Kathy Enstrom’s career on the criminal investigation side of the IRS began when, as a student, she realized she had found an accounting job that also let her carry a gun.
That job would take the Waukegan native across the country — to New York City, Los Angeles, Washington, D.C., and elsewhere. Early on, in 2006, she also helped send the mayor of one of Chicago’s southwest suburbs to prison.
Thirteen years later, Enstrom, 45, has returned to Chicago. In August, she became the first woman to lead this city’s IRS Criminal Investigation division. And, it just so happens, the team she leads is again digging into the southwest suburbs.
In a recent interview with the Chicago Sun-Times, Enstrom declined to comment on the ongoing investigation that has led federal agents to the home and offices of state Sen. Martin Sandoval and village halls in McCook, Lyons, Summit and Crestwood.
But, she said, she wants the agents she leads working “the most significant” financial crimes in the area. And, she said, it’s her job to break down barriers that get in their way.
“I think that this law enforcement community . . . has always been aware of how Chicago operates and the historical perspective of a lot of corruption,” Enstrom said.
Enstrom joined IRS Criminal Investigation around 1996 as a student special agent in Cedar Rapids, Iowa. She said she discovered the career path when she saw an announcement outside the door of her accounting professor.
“My girlfriend first said, ‘Oh, you’ve got to carry a gun? No thank you,’” Enstrom said. “And I thought, ‘that is the coolest job ever.’”
In her Loop office, Enstrom hung framed pictures of the many cities she has worked in since. She spent time as a special agent in Chicago, a supervisory special agent in Milwaukee, deputy attaché in Ottawa, assistant special agent in charge in Los Angeles, acting special agent in charge in New York City and special agent in charge in Cincinnati — where she also broke a barrier for women by leading that office. She also served as director of operations in Washington.
“I’m very proud to be the very first female (special agent in charge) here,” Enstrom said. “But I’m also saddened that it has taken us 100 years to get to this point.”
Enstrom is excited to be back in Chicago. It’s home and she hopes to retire here. She said Chicago’s IRS Criminal Investigation office — which oversees most of Illinois, Indiana, Wisconsin and Minnesota — handles everything from large drug investigations to smaller tax-return-preparer fraud to large corporate fraud.
“That excites me,” Enstrom said. “That is what brings me to work every day.”
It was in Chicago’s Dirksen Federal Courthouse that she testified against Melvin VanAllen, a onetime mayor of Justice convicted of bankruptcy fraud in 2006. The scheme revolved around VanAllen’s side job in the used auto parts business.
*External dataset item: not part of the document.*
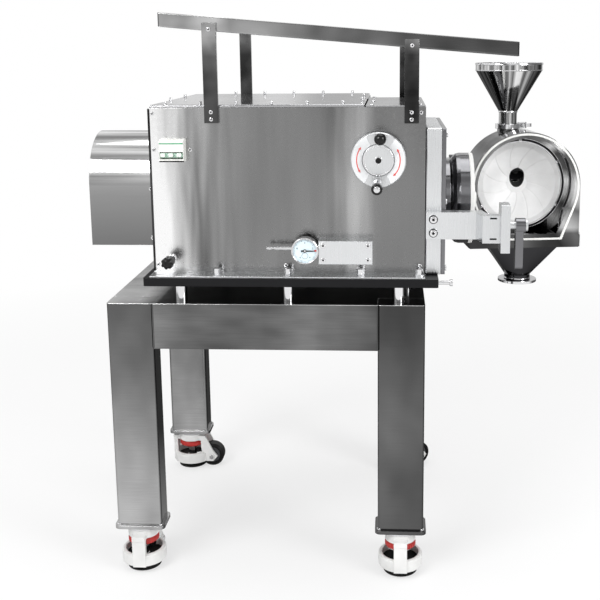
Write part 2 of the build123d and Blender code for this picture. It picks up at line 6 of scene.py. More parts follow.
import bmesh
import bpy
from bpy.props import FloatProperty, FloatVectorProperty, IntProperty, PointerProperty
from mathutils import Matrix, Vector


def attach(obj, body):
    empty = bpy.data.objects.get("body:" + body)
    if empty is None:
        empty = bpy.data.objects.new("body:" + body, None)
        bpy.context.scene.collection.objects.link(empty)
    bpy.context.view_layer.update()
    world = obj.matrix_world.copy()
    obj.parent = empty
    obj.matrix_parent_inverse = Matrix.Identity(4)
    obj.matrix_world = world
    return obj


bl_info = {
    "name": "Disc Mill Looks",
    "version": (1, 0, 0),
    "blender": (4, 5, 0),
    "location": "View3D > Sidebar > Disc Mill",
    "description": "Finishes and dressing for the disc mill",
    "category": "Object",
}

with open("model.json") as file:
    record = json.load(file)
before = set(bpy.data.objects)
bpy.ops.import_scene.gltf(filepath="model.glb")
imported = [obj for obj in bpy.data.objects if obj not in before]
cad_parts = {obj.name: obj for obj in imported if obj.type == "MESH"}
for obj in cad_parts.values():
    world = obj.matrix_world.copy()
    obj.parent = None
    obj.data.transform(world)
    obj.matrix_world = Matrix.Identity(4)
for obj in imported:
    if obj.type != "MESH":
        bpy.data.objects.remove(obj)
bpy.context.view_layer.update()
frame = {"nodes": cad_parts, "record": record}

# Sizes are in millimetres from the middle of the stand on the floor, with the chamber closed.
STAND = Vector((166.4699, -8.2417, 0.0))
HINGE = Vector((419.0, 104.0, 0.0))
AXIS = Vector((0.0, -70.0, 813.0))
OPEN_ANGLE = math.radians(97.0)
TO_FRAME = Matrix.Scale(0.001, 4) @ Matrix.Translation(-STAND)
SWUNG = (
    TO_FRAME
    @ Matrix.Translation(HINGE)
    @ Matrix.Rotation(OPEN_ANGLE, 4, "Z")
    @ Matrix.Translation(-HINGE)
)
TOWARDS_X = Matrix.Rotation(math.radians(90.0), 4, "Y")
TOWARDS_FRONT = Matrix.Rotation(math.radians(90.0), 4, "X")
FEED_ELBOW = Vector((498.0, -70.0, 846.5))
RAIL_TOP = 1228.4
RAIL_SLOPE = math.radians(5.08)
SHARP_ANGLE = math.radians(32.0)
WHITE = (1.0, 1.0, 1.0, 1.0)
STONE = (0.93, 0.93, 0.92)
PLAIN = (1.0, 1.0, 1.0)
GRAINS = {"X": (1.0, 40.0, 40.0), "Z": (40.0, 40.0, 1.0), "": (8.0, 8.0, 8.0)}

# Ramps of (place from 0 to 1, tone): the room by height, then the painted reflections and painted shade in
# the steel of each part
ROOM_BANDS = (
    (0.0, 0.6), (0.4, 0.95), (0.52, 0.9), (0.57, 0.9), (0.61, 0.5), (0.65, 0.95),
    (0.82, 1.0), (0.89, 0.5), (0.94, 0.45), (0.965, 1.0), (1.0, 0.35),
)
# Painted reflections across the cabinet front: bright at its left end, dark in the middle
FRONT_PAINTED_REFLECTIONS = (
    (0.0, 1.0), (0.07, 0.92), (0.13, 0.62), (0.18, 0.38), (0.24, 0.22), (0.33, 0.24),
    (0.66, 0.24), (0.71, 0.32), (0.76, 0.42), (0.82, 0.23), (1.0, 0.25),
)
# How deep the painted reflection streaks run across the cabinet front
FRONT_REFLECTION_STREAK_DEPTHS = (
    (0.0, 0.06), (0.09, 0.4), (0.17, 0.55), (0.26, 0.45), (0.32, 0.08),
    (0.62, 0.05), (0.7, 0.5), (0.78, 0.3), (0.84, 0.04),
)
# Painted reflections round the grinding chamber, by angle about the disc
HOUSING_PAINTED_REFLECTIONS = (
    (0.0, 0.35), (0.1, 0.15), (0.25, 0.16), (0.42, 0.28), (0.5, 0.12), (0.57, 0.2), (0.61, 0.75),
    (0.64, 0.12), (0.70, 0.15), (0.74, 0.7), (0.79, 0.6), (0.82, 0.15), (0.87, 0.5), (0.91, 0.1), (1.0, 0.35),
)
# Painted reflection on the motor cover, darker towards the bottom
COVER_PAINTED_REFLECTIONS = ((0.0, 0.2), (0.45, 0.3), (0.56, 0.36), (0.64, 0.8), (1.0, 0.8))
# Painted reflections up the legs, the left leg lighter than the right
LEFT_LEG_PAINTED_REFLECTIONS = ((0.0, 0.5), (0.3, 0.32), (0.6, 0.2), (1.0, 0.13))
RIGHT_LEG_PAINTED_REFLECTIONS = ((0.0, 0.1), (0.5, 0.13), (0.9, 0.08), (1.0, 0.07))
# Painted reflections along the stand rails, lighter at the left
STAND_RAIL_PAINTED_REFLECTIONS = ((0.0, 0.17), (0.5, 0.13), (0.72, 0.2), (0.85, 0.15), (1.0, 0.09))
# Painted reflections along the sloped top rails, lighter at the left
TOP_RAIL_PAINTED_REFLECTIONS = ((0.0, 0.5), (0.16, 0.6), (0.2, 0.3), (0.5, 0.22), (1.0, 0.1))
# Painted reflections up the upright bars, bright at the top
UPRIGHT_PAINTED_REFLECTIONS = ((0.0, 0.05), (0.45, 0.07), (0.65, 0.1), (0.8, 0.34), (1.0, 0.45))

# Place and turn of each caster
CASTERS = {
    "fl": (-290.0, -270.0, 0.0),
    "fr": (290.0, -270.0, 0.0),
    "rl": (-290.0, 270.0, -90.0),
    "rr": (290.0, 270.0, -60.0),
}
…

Though the VanAllen case sticks out as one of her more prominent cases, she also pointed to another case she worked. In that one, an attorney for a collection agency was caught stealing money people had sent in to pay down their debts. That case involved real-life victims, she said.
“At least we were able to reconcile some of that credit history for those individuals,” Enstrom said.
Meanwhile, Chicago has seen recent turnover among federal law enforcement agencies, including the FBI, where Chicago native Emmerson Buie Jr. is set to become special agent in charge. Enstrom said the agents on the ground are the ones conducting investigations, though, and that continues regardless of any change in leadership.
“The special agents who work the cases are here and aren’t going anywhere,” Enstrom said. “That is what makes our agencies run and operate. We just help guide it.”